Fast forward four and a bit years and yesterday Tony Blair delivered the following speech about his take on the West’s response to Islamic Extremism in the Middle East.
I doubt that many, if any, passing blog visitors will have time to read the speech in full (I only do because I’m laid out in the closing stages of a course of radiotherapy – see Ming, I’m back on topic!!) but the text of Tony Blair’s speech about the Middle East and Islamic Extremism, and his prescription for the West’s role in it, is well worth close scrutiny. It is actually quite an extraordinary document. For a start, there’s much to agree with, some informed analysis, some frank speaking about things that need to be said.
But.
It is also mind bogglingly self deceiving and self aggrandising. It is a manifesto that cries out in Old Testament fashion: ‘Behold ye minions, the dam is about to crack and we shall all be drowned!!! Heed my words!! Stay and fight!!’ whilst forgetting to mention that he was part of the guerrilla raid that put a ton of TNT under the whole thing in the first place.
And whilst in one paragraph he continues his increasingly lonely assertion that history will treat the invasions of Iraq and Afghanistan favourably (I wonder why???), he then goes on to state that it is in the West’s interests to support the murderous regime of President Assad in Syria.
Go figure, if you can.
Rarely has a document made me nod in agreement and gawp in heart pumping, smacked-gob incredulity almost simultaneously.
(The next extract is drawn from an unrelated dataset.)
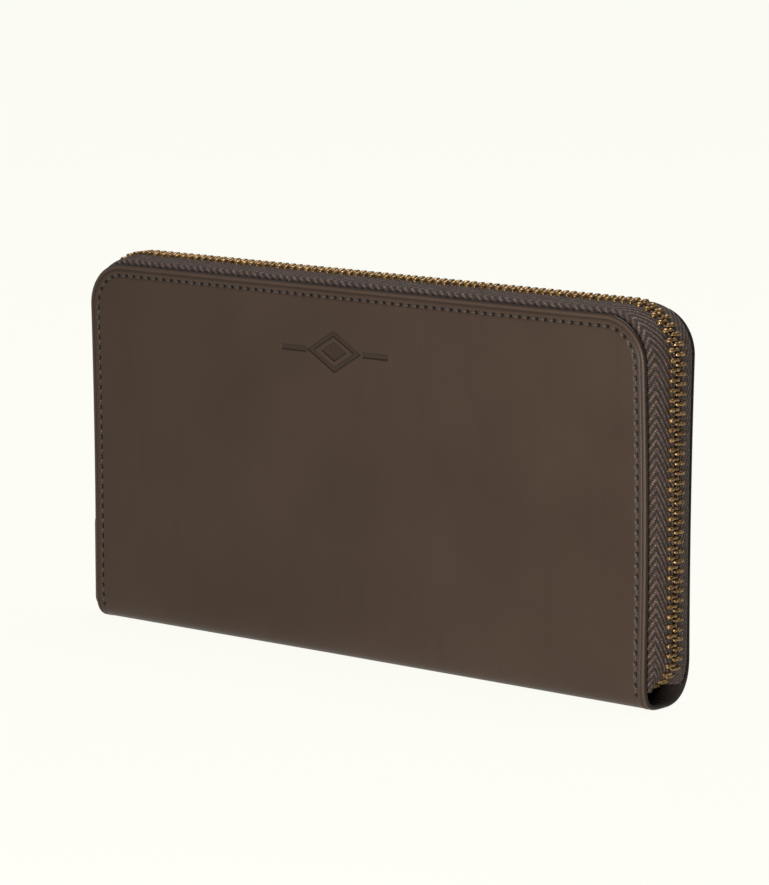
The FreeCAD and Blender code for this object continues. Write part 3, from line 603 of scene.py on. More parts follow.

There are important issues being discussed here, but, having read the whole thing, I find myself seeing not the haunted, careworn Bambi we’ve all grown to groan at whenever he appears on our TV screens, but the confused, bloated, mumbling form of Brando’s Colonel Kurtz in Apocalypse Now trying to rationalise the bloody chaos over which he presides.
I feel as if I’ve learned little about the Middle East and a lot about Tony Blair’s fucked up Heart of Darkness.